Writing $S$ as a block matrix of $n\times n$ blocks $S=\begin{pmatrix} A & B \\ C & D \end{pmatrix}$, the above equation is equivalent to the following three conditions

(2)
\begin{eqnarray} -B A^{\textrm{T}}+ A B^{\textrm{T}}&=&0_n \\ -B C^{\textrm{T}}+A D^{\textrm{T}}&=&I_n \\ -D C^{\textrm{T}} + C D^{\textrm{T}}&=&0_n \end{eqnarray}

It is easy to see that $\det(S)=\pm1$. However, one can show that $\det(S)=+1$ as we will now show using elementary methods.

• Assuming $\det(A)\neq0$ when $S$ is written as a block matrix, one has $\det(S)= \det(AD-ACA^{-1}B) =\det(A) \det(D- CA^{-1}B)$. Thus, we need to show that $\det(A^{-1}) =\det(D- CA^{-1}B)$.
• The second condition (of the three conditions given above) implies that $\det(A^{-1})=\det(D^{\textrm{T}}-A^{-1} B C^{\textrm{T}})=\det(D- C B^{\textrm{T}}(A^{-1})^{\textrm{T}})$.
• Now using the first condition, we see that $B^{\textrm{T}} (A^{-1})^{\textrm{T}}= A^{-1} B$. Hence $\det(D- C B^{\textrm{T}}(A^{-1})^{\textrm{T}}) = \det(D- CA^{-1}B)=\det(A^{-1})$.

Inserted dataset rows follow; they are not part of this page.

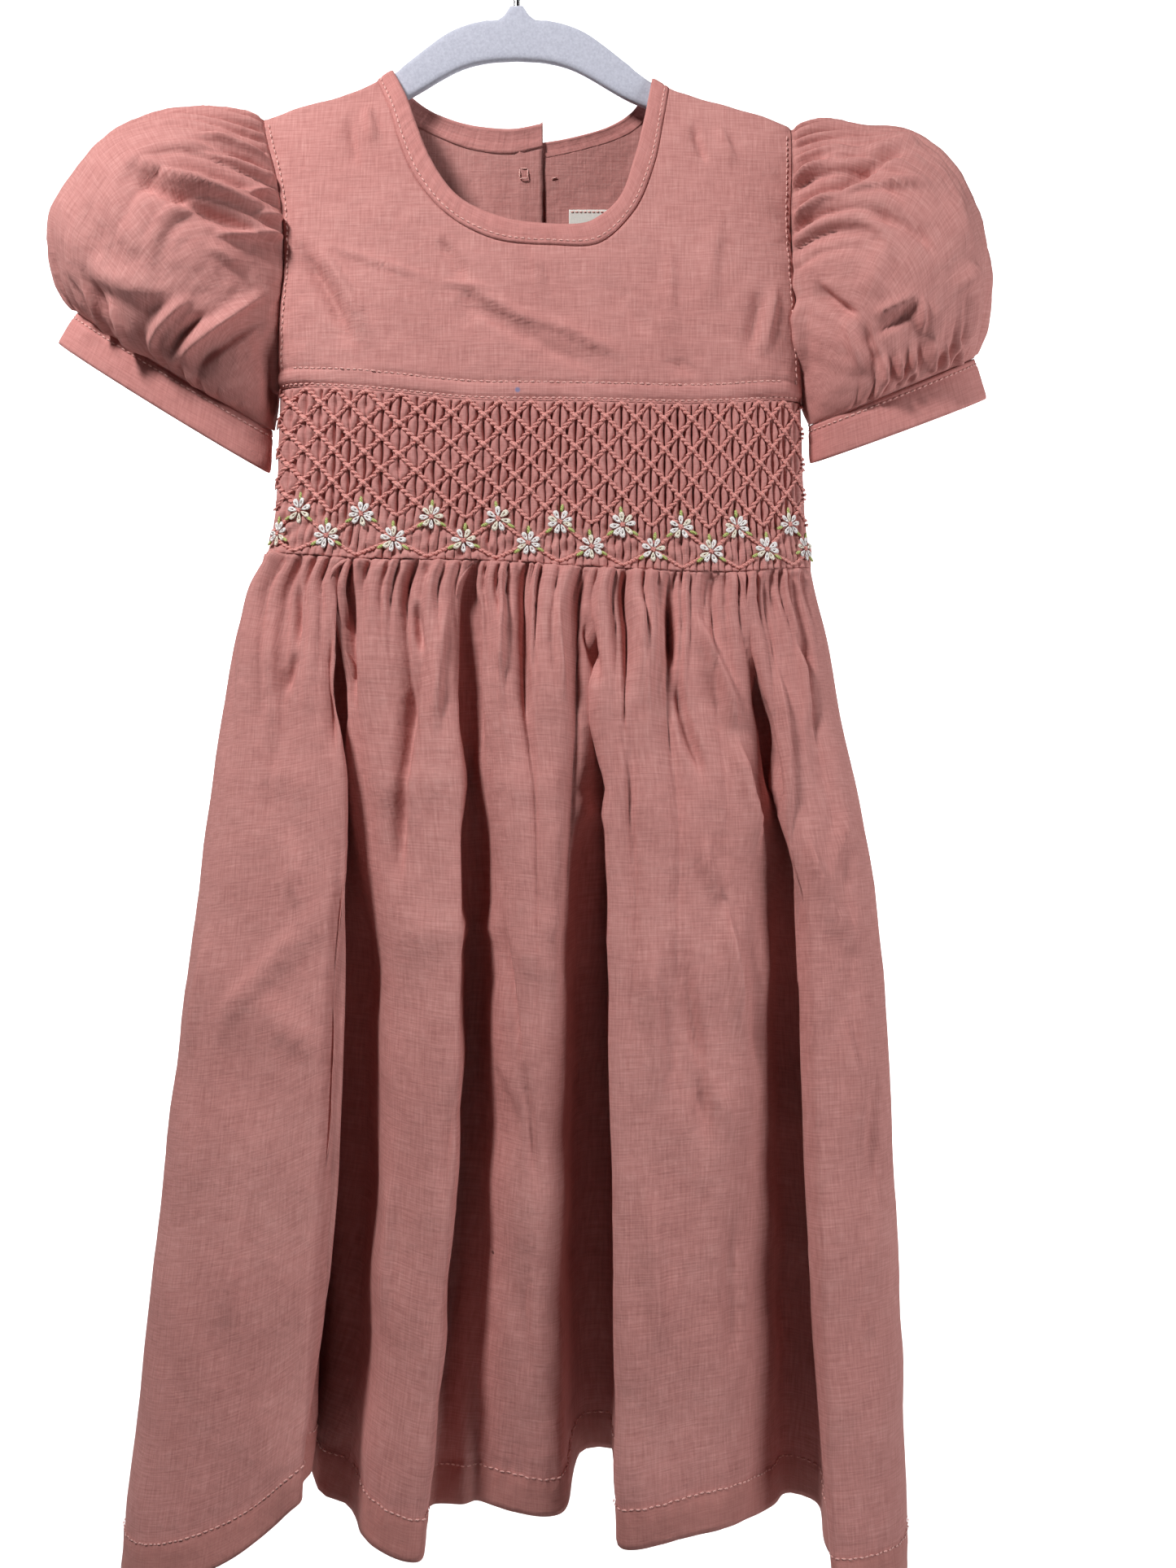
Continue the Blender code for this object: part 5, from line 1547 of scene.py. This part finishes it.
def trellis_places(plain):
    """Corded lines falling to the left, shorter stitches rising, and knots where they cross."""
    places = []
    draw = np.random.default_rng(5)
    for row in range(8):
        offset = 0.5 * (row % 2)
        for number in range(-1, DIAMONDS + 1):
            start = number + offset
            if 0 <= start and start + 0.5 <= DIAMONDS:
                places += rope_run(plain, (start, row), (start + 0.5, row + 1), 4, 1.95, 0.5)
            if 0.5 <= start <= DIAMONDS:
                for a, b in ((0.06, 0.40), (0.34, 0.70), (0.62, 0.94)):
                    wander = draw.uniform(-0.03, 0.03, 2)
                    from_here = (start - 0.5 * a + wander[0], row + a)
                    to_there = (start - 0.5 * b + wander[1], row + b)
                    width = draw.uniform(1.35, 1.7)
                    places.append(lattice_stitch(plain, from_here, to_there, width, THREAD_LIFT - 0.1, 1.2, -0.35))
            if 0 < start < DIAMONDS and row:
                left, right = (start - 0.1, row - 0.05), (start + 0.1, row + 0.08)
                places.append(lattice_stitch(plain, left, right, 2.4, THREAD_LIFT + 0.35, 1.1))
    for number in range(DIAMONDS + 1):
        low, high = max(number - 0.13, 0), min(number + 0.13, DIAMONDS)
        places.append(lattice_stitch(plain, (low, 0.12), (high, 0.12), 1.5, THREAD_LIFT, 1.0))
    return places


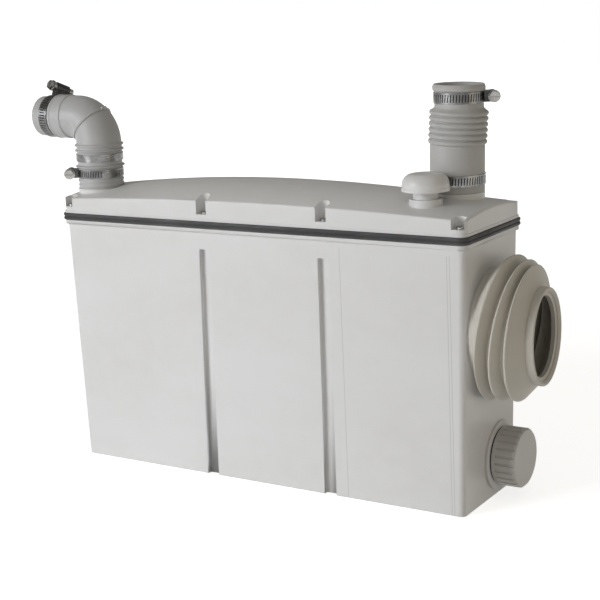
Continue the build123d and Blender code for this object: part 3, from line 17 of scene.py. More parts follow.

This completes the proof that $\det(S)=+1$ under the assumption that $\det(A)\neq0$. The other cases can be dealt with in a similar fashion and we won't pursue them here. A more sophisticated proof makes use of the Pfaffian (of an antisymmetric matrix).

(3)
\begin{align} \textrm{Pf}(\Omega) = \textrm{Pf}(S \cdot \Omega\cdot S^{\textrm{T}}) = \det(S)\ \textrm{Pf}(\Omega) \implies \det(S)=+1\ , \end{align}

where we use a particular property of the Pfaffian.